When I went away to college, there was real magic in the chapel of the old Newman Hall, with its rich wooden walls and the manger scene under the altar, surrounded by poinsettia plants, lit up, giving everything a warm golden glow.
I loved the magic of Christmas caroling on the Cable car in San Francisco with the Lamplighters, ending with Irish Coffee at the Buena Vista, and, in later years, walking the streets here in Davis singing our songs
The magic is different when you are parents of young children, and you lie awake waiting to hear the whispered giggles as they find wrapped packages under the tree. I always loved that, and it became frustrating as they got older and actually SLEPT in on Christmas morning. We'd be wandering around trying to make noise so they'd wake up then!

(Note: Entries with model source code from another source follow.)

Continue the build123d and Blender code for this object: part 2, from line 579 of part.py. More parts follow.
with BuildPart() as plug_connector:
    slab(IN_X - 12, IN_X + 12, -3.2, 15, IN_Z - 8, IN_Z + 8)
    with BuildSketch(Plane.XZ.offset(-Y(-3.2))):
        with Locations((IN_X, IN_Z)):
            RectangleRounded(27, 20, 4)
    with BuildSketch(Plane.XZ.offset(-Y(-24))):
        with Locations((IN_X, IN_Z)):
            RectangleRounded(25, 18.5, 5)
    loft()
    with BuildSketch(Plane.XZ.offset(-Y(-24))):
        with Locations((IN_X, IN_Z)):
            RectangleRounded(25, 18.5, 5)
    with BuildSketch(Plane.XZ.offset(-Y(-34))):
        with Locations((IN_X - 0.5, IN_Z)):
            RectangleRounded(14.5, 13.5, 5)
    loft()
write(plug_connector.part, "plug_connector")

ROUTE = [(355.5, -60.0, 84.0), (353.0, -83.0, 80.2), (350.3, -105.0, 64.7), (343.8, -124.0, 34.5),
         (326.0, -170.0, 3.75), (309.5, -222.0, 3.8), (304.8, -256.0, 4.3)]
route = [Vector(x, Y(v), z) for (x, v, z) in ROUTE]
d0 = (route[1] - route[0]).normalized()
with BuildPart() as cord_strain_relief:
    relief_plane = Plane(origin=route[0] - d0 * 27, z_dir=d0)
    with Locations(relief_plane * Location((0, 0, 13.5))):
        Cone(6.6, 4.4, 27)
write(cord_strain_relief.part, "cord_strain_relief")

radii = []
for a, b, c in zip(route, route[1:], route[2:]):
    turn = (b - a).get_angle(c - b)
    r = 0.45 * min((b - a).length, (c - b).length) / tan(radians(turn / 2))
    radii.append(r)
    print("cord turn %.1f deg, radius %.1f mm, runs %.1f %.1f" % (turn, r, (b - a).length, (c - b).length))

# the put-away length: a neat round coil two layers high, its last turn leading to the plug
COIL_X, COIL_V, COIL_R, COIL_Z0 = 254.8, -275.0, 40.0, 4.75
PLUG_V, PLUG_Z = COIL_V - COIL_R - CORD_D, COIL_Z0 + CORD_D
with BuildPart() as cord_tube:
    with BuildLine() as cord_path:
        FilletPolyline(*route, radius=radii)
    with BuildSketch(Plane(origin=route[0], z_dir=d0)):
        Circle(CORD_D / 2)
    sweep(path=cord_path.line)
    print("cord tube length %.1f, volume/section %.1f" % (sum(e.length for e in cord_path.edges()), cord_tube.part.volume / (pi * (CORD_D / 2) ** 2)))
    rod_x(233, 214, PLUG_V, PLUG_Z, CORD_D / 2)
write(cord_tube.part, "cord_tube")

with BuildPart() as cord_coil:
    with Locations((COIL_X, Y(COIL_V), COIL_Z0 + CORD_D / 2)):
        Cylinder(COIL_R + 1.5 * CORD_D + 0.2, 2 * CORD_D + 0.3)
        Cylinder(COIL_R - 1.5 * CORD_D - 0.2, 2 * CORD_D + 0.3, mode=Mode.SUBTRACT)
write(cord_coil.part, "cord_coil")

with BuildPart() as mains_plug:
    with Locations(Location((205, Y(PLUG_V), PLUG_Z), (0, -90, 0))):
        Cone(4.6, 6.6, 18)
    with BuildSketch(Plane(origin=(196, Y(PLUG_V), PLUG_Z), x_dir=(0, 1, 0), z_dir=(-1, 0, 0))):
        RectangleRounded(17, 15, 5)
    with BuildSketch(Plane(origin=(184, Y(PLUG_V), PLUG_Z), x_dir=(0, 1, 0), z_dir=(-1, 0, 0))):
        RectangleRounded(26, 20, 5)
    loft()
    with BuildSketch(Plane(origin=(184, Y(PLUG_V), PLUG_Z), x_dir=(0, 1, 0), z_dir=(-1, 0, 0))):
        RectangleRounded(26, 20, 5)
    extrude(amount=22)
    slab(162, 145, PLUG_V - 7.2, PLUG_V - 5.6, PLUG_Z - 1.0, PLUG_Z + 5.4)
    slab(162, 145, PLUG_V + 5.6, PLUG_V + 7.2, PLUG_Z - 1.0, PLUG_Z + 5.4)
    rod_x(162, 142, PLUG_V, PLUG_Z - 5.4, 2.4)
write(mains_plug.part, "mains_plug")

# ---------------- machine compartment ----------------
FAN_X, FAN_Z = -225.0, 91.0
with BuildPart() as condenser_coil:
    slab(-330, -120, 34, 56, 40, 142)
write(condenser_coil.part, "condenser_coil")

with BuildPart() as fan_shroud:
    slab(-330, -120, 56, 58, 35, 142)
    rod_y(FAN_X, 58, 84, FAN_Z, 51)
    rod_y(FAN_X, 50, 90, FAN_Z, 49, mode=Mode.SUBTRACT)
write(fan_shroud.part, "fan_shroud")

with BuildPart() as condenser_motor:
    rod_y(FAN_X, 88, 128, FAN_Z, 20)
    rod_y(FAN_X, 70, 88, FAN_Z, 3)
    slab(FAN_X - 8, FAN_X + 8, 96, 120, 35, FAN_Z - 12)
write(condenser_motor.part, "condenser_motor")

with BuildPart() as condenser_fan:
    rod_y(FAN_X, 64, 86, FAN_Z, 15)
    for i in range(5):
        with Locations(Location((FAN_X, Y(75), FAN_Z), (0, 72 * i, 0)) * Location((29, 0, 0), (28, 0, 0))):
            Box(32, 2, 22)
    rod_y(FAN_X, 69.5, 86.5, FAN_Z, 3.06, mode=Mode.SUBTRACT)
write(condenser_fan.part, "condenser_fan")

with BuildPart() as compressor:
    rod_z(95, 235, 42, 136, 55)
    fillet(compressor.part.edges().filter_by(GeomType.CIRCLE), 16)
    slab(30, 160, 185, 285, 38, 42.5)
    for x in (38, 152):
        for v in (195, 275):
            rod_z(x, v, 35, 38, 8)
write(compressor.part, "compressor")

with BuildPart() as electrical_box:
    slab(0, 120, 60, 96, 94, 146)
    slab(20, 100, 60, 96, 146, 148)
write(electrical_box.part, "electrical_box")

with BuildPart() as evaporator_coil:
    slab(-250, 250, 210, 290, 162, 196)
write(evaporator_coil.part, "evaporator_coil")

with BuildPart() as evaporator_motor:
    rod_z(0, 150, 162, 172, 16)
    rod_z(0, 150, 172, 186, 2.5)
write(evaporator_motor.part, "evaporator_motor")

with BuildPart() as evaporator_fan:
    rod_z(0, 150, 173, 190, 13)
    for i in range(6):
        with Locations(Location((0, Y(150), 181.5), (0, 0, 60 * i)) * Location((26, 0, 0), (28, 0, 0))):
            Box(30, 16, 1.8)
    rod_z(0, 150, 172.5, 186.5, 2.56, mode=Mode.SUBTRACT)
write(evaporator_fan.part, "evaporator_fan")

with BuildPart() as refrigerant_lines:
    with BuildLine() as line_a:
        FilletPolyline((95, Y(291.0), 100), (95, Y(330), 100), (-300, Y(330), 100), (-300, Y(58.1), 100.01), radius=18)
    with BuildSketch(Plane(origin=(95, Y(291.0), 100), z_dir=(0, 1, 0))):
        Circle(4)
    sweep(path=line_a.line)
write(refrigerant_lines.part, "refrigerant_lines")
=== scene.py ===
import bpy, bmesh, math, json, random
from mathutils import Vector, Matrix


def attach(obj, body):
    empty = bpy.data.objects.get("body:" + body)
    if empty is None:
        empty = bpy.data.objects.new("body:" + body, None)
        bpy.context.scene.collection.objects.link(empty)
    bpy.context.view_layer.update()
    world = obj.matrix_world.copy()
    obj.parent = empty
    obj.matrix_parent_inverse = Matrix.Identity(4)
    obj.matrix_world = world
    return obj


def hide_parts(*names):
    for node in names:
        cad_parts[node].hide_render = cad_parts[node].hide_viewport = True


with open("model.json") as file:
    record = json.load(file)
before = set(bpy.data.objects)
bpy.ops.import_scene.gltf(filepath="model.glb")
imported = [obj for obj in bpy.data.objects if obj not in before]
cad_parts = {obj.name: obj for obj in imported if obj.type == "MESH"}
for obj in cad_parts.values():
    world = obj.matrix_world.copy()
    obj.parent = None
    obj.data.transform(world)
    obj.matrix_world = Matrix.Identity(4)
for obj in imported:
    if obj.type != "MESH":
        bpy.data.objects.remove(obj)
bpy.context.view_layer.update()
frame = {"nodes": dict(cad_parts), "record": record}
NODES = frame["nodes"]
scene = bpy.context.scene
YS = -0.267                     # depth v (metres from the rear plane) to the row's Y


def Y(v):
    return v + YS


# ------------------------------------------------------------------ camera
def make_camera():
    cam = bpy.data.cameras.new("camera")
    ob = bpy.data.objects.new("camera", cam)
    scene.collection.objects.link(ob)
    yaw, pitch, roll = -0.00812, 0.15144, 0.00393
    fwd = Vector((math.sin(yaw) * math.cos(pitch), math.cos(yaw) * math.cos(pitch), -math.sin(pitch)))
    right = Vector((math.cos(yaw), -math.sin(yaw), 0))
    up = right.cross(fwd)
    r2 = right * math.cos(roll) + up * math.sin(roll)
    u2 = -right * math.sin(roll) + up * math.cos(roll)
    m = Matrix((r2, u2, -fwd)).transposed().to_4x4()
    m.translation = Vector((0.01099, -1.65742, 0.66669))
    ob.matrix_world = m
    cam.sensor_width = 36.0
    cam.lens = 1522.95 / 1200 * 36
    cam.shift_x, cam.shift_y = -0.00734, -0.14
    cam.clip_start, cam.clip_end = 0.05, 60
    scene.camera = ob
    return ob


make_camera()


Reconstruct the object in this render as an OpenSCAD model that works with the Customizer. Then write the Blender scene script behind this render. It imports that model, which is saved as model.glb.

I loved the magic of decorating our Christmas tree, everyone having a glass of egg nog and listening to Bing Crosby. I remember the Christmas after Paul died, when the Lawsuit guys showed up to help us decorate the tree, because they knew how hard it was going to be.
I loved the tradition of taking the annual "train picture," all five of the kids, often, but not always, in identical pajamas, sitting under the tree. When we had foreign students, they joined the "train" too.
I also loved the years when the kids made their own Christmas ornaments and still mourn the loss of Ned's "Jesus doing a front dive" during the diving years around this house.
I remember so fondly the year Jeri rebuilt the face of Delicate Pooh after the dog ate it.
There was magic in the annual "egg nog gala," with the kids doing skits and playing music, the shows getting more and more "professional" as they got older and their talents improved.
Sadly, as you get older, the magic slowly fades away. It's "just another holiday" and we haven't yet settled on meaningful new traditions, though with children of their own, Tom and Laurel are making their own magic now.
But I'd love to be asked "how do you doodly doodly do?" again and watch David play "Deck the Halls" once more time.